What is asked:
Only the lines from the one holding "for name, side" through the one holding "points = [vertex.co" are to be retyped, exactly as they appear, with both boundary lines included.

Data to use:
------------------------------------------------------------

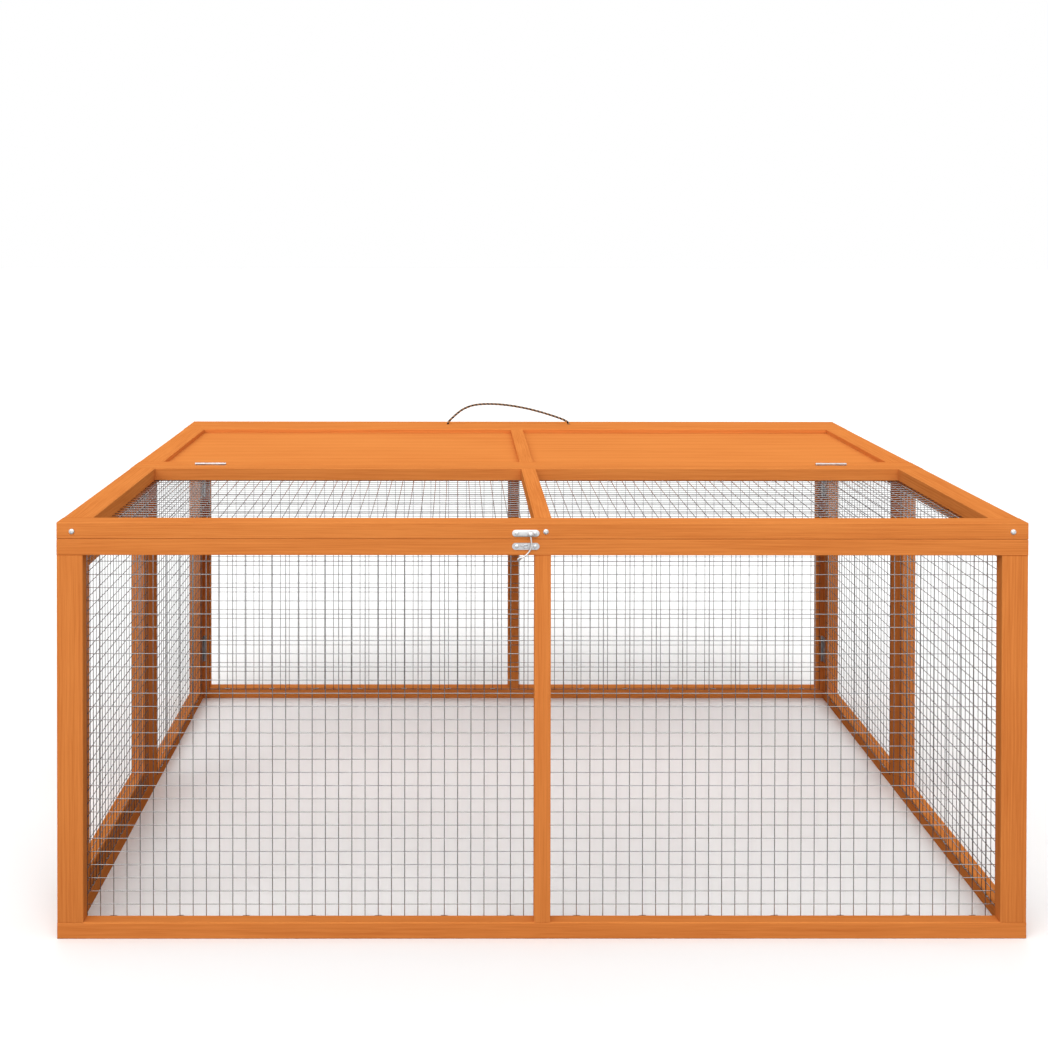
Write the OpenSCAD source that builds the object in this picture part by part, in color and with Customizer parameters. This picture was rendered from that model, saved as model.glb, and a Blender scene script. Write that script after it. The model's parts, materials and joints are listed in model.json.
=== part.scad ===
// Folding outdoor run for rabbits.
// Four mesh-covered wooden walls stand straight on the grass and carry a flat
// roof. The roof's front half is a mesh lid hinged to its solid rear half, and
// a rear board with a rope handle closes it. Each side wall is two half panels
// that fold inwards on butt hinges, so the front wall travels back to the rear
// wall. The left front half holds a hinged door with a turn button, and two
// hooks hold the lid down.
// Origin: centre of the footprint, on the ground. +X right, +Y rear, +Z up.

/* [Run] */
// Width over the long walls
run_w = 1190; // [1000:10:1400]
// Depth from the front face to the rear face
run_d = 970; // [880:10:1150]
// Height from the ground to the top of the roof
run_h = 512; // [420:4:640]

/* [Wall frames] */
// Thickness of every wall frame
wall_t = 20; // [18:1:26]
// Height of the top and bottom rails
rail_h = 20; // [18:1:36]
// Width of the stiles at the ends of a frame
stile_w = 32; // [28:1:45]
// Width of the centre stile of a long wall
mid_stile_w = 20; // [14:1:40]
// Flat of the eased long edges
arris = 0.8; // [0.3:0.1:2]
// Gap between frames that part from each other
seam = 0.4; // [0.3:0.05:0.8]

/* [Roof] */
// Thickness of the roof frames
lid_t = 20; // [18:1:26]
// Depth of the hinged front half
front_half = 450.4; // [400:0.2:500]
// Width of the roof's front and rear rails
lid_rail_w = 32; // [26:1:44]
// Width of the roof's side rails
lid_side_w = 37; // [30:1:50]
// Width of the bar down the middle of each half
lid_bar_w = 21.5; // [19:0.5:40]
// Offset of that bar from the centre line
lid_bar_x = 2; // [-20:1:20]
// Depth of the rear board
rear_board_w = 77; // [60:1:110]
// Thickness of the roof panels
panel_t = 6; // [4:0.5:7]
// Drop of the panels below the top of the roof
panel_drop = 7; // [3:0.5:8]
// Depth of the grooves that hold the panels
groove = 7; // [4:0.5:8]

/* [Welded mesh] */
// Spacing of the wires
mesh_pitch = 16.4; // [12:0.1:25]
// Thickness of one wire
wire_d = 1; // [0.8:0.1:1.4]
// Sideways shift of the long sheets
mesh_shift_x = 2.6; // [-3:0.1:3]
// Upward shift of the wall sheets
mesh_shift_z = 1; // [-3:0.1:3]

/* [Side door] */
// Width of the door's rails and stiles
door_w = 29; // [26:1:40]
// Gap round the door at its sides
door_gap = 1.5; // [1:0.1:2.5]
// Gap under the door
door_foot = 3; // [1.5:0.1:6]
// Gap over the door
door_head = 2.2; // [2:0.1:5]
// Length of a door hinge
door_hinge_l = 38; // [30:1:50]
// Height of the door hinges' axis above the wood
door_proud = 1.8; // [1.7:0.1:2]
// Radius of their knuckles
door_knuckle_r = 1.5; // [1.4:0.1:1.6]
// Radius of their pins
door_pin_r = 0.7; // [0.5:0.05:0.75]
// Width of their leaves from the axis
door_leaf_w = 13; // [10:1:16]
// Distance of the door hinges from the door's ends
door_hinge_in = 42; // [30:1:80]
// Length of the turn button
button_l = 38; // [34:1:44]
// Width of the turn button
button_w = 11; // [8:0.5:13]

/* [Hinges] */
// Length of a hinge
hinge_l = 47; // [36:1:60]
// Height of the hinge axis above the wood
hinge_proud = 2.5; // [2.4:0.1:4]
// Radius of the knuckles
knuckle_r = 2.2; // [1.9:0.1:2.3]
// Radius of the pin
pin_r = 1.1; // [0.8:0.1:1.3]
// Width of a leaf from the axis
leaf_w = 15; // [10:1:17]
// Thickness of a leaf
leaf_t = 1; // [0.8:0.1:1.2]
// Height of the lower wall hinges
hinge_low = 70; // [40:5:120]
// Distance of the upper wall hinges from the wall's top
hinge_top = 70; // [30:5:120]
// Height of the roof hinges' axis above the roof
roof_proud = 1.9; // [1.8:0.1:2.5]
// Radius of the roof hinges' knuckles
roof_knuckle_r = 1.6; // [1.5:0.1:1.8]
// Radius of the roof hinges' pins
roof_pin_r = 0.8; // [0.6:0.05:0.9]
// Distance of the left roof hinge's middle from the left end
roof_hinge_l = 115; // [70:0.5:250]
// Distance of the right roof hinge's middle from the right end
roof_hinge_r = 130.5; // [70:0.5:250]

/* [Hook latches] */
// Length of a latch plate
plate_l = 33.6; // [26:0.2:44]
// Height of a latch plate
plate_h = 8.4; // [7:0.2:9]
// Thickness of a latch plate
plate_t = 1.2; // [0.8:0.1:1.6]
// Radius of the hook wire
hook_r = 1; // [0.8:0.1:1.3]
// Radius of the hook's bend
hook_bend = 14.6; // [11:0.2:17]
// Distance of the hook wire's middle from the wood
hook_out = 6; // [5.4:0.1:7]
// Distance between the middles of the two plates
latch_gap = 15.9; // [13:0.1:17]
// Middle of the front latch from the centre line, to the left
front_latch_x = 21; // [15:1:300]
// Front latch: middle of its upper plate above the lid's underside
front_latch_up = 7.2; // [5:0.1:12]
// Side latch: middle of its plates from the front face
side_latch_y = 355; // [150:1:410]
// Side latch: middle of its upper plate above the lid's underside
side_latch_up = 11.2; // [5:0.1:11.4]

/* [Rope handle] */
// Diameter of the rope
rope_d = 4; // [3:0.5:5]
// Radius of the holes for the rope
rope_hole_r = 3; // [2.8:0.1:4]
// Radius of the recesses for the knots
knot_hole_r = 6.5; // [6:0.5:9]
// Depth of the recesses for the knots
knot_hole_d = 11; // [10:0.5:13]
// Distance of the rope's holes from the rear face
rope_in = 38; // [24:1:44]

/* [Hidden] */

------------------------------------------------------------

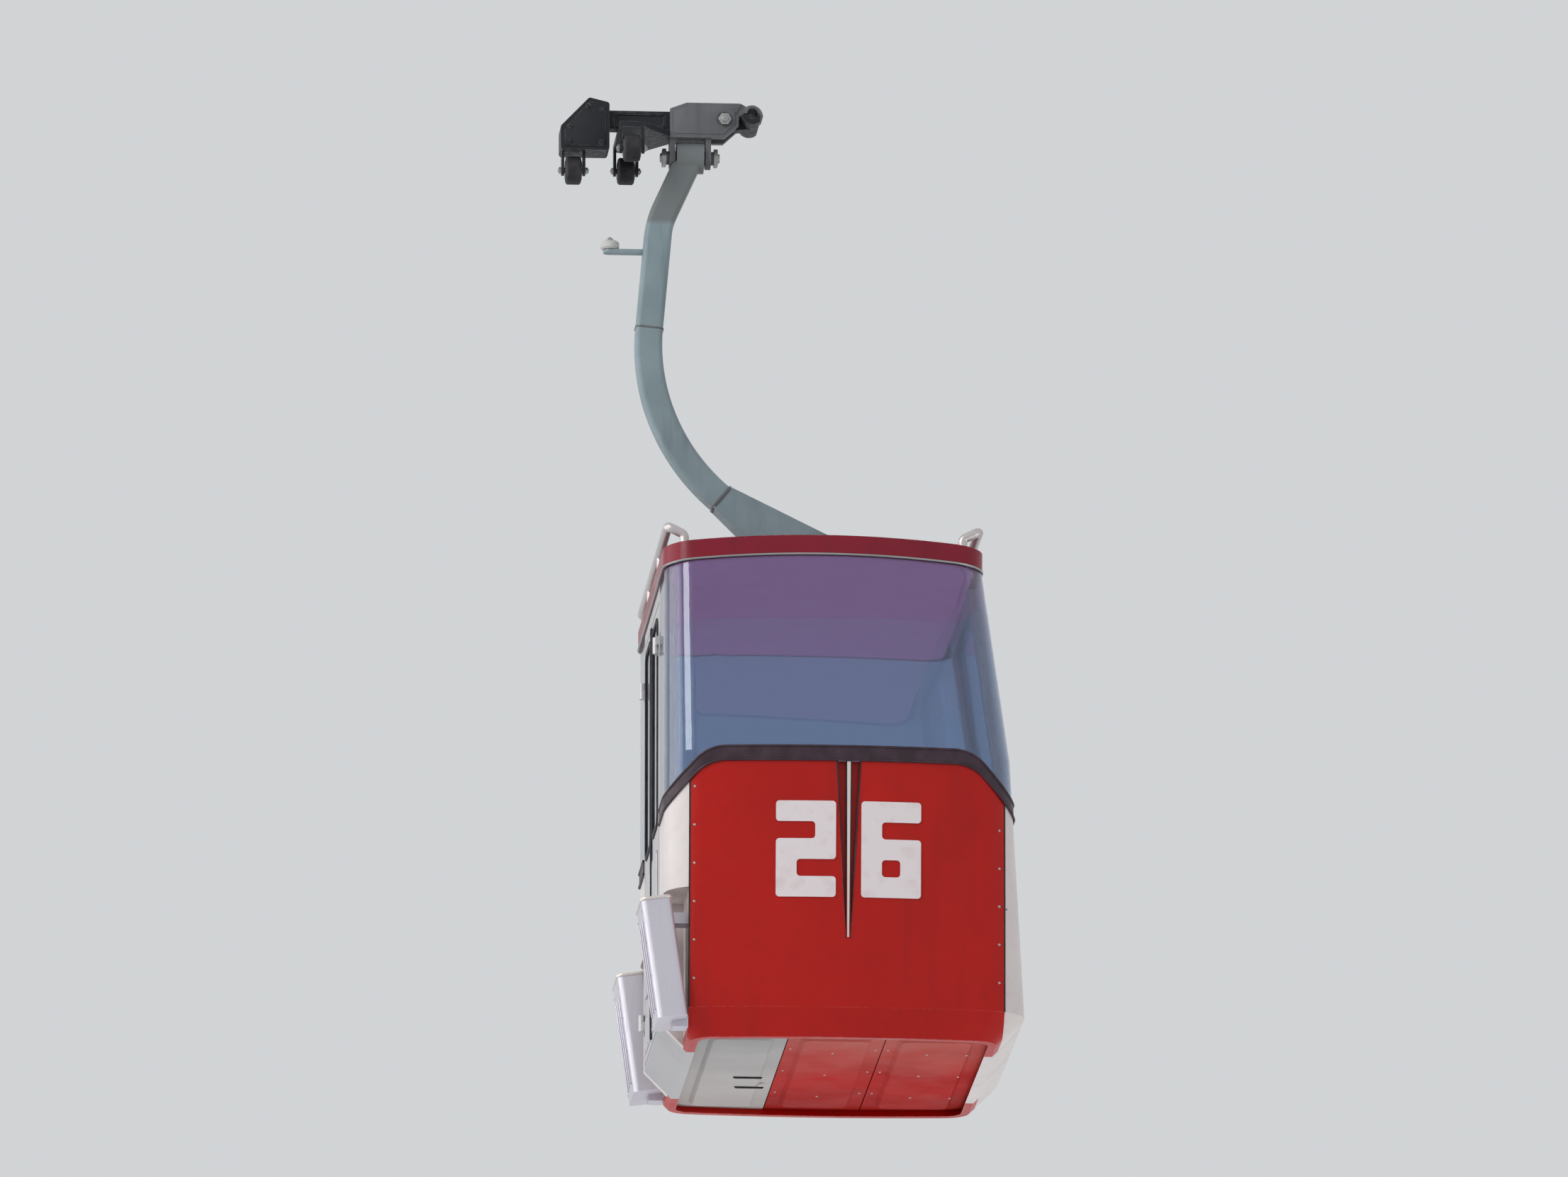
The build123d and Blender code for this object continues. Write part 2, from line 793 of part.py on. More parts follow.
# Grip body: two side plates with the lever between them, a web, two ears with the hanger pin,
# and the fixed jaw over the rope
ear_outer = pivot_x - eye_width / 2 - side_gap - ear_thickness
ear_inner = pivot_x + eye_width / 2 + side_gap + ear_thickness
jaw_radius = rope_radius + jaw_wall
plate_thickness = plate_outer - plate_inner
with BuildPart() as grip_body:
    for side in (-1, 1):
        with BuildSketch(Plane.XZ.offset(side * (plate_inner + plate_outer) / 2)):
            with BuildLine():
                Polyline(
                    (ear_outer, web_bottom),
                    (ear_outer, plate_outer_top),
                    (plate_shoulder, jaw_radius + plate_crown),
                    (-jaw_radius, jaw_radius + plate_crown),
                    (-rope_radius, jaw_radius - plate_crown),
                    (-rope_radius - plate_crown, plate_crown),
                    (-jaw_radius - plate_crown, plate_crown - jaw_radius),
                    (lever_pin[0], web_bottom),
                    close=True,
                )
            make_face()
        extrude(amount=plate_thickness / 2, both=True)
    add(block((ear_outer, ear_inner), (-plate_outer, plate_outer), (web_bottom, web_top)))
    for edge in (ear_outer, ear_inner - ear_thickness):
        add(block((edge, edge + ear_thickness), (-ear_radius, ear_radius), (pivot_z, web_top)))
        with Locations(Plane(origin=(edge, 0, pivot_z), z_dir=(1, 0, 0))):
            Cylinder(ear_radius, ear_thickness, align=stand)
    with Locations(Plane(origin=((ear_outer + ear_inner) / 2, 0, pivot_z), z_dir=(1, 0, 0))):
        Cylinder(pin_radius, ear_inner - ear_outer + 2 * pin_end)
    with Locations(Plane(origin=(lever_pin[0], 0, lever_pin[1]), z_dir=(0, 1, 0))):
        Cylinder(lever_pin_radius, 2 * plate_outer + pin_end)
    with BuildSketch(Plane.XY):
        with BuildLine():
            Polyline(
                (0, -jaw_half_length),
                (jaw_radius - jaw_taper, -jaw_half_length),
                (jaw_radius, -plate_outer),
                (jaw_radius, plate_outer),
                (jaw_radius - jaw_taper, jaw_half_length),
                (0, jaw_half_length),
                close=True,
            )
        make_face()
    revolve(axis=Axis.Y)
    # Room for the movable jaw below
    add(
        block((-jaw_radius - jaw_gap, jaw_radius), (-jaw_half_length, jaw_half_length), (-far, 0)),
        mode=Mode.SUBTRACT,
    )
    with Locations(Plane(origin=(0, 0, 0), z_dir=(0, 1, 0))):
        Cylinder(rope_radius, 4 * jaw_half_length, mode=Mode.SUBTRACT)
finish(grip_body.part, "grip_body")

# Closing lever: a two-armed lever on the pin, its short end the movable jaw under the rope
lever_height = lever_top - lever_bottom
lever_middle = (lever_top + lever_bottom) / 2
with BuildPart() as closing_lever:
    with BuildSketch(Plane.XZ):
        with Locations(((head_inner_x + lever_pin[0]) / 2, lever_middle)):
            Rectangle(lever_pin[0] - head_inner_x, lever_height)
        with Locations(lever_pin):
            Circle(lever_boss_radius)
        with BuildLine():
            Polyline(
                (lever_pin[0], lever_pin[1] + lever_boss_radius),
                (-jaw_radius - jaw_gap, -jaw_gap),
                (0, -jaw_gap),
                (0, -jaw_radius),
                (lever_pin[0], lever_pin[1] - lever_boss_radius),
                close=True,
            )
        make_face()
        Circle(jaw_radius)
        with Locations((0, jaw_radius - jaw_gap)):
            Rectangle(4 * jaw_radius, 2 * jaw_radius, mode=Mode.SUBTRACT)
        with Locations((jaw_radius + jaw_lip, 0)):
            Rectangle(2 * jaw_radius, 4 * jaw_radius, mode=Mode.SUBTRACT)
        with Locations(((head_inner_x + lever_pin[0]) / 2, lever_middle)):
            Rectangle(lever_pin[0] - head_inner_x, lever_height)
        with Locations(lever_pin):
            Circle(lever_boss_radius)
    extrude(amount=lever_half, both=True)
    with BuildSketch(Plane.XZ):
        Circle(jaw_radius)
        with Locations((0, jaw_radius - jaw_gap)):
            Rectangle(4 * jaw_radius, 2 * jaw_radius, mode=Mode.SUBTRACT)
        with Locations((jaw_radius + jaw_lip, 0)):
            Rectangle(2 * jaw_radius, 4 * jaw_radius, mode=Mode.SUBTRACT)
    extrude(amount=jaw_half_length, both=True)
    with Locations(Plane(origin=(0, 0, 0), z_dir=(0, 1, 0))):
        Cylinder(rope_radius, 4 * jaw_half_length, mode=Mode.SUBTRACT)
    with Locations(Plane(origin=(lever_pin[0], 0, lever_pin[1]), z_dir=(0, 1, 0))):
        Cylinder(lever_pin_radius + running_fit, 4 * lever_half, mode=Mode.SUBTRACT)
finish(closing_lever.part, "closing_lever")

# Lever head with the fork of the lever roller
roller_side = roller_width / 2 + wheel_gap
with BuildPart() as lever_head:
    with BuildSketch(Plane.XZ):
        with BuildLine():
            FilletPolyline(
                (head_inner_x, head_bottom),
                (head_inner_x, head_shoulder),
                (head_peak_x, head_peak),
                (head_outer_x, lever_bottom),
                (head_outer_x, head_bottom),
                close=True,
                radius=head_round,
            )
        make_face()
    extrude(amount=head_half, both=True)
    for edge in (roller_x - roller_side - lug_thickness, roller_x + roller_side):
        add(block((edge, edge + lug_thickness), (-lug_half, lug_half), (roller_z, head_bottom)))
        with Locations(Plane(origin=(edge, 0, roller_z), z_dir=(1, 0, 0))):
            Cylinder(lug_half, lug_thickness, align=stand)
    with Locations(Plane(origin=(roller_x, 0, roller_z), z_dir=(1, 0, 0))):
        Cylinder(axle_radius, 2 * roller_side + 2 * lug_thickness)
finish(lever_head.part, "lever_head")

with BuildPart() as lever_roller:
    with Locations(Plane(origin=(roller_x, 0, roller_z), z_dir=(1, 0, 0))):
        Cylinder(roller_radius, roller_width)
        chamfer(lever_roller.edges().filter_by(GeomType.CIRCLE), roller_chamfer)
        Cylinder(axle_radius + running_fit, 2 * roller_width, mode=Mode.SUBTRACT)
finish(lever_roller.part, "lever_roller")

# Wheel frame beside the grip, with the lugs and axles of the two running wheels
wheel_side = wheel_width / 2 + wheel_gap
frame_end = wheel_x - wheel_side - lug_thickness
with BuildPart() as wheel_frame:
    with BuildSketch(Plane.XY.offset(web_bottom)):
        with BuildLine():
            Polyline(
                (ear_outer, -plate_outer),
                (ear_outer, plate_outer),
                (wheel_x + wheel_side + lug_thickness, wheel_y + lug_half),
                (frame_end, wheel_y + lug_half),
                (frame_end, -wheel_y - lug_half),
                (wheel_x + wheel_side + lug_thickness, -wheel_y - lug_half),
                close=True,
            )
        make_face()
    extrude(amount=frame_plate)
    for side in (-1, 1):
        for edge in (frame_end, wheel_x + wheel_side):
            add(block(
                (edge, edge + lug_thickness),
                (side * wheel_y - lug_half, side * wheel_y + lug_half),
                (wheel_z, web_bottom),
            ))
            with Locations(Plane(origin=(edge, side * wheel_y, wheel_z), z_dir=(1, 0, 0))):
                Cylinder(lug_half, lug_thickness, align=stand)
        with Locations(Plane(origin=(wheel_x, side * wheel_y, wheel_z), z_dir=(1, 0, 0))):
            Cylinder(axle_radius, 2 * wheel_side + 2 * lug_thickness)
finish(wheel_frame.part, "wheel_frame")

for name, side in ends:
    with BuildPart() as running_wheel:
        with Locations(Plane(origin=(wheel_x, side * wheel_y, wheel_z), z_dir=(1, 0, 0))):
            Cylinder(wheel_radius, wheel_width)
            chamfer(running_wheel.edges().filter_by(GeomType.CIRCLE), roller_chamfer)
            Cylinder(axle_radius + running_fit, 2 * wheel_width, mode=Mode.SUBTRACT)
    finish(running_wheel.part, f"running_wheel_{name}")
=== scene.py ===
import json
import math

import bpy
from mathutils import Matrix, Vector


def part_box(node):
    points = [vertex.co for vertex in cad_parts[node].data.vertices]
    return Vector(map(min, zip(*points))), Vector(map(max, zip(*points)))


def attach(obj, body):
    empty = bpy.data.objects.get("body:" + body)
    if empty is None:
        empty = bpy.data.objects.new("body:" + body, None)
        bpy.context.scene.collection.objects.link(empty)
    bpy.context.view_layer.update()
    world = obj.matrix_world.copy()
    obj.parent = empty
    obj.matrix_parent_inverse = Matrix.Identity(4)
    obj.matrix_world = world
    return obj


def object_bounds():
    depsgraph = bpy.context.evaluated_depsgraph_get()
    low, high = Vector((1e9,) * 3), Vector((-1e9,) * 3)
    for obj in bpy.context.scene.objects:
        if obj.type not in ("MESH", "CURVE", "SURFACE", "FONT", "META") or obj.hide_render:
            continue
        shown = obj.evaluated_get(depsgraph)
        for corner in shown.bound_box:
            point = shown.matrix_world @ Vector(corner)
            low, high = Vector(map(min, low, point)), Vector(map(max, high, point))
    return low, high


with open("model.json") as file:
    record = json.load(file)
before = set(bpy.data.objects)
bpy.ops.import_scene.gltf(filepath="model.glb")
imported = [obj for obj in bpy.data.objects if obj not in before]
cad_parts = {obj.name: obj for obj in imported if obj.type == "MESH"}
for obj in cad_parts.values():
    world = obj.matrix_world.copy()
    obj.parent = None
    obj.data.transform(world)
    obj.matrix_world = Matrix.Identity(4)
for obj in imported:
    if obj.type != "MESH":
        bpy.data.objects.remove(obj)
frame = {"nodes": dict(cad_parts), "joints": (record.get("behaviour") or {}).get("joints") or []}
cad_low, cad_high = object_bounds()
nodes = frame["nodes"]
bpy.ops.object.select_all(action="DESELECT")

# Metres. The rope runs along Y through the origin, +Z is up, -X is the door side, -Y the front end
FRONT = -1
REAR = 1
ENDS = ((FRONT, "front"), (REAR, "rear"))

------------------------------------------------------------

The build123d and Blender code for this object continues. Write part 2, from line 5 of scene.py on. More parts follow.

------------------------------------------------------------

Solution to the problem:
for name, side in ends:
    with BuildPart() as running_wheel:
        with Locations(Plane(origin=(wheel_x, side * wheel_y, wheel_z), z_dir=(1, 0, 0))):
            Cylinder(wheel_radius, wheel_width)
            chamfer(running_wheel.edges().filter_by(GeomType.CIRCLE), roller_chamfer)
            Cylinder(axle_radius + running_fit, 2 * wheel_width, mode=Mode.SUBTRACT)
    finish(running_wheel.part, f"running_wheel_{name}")
=== scene.py ===
import json
import math

import bpy
from mathutils import Matrix, Vector


def part_box(node):
    points = [vertex.co for vertex in cad_parts[node].data.vertices]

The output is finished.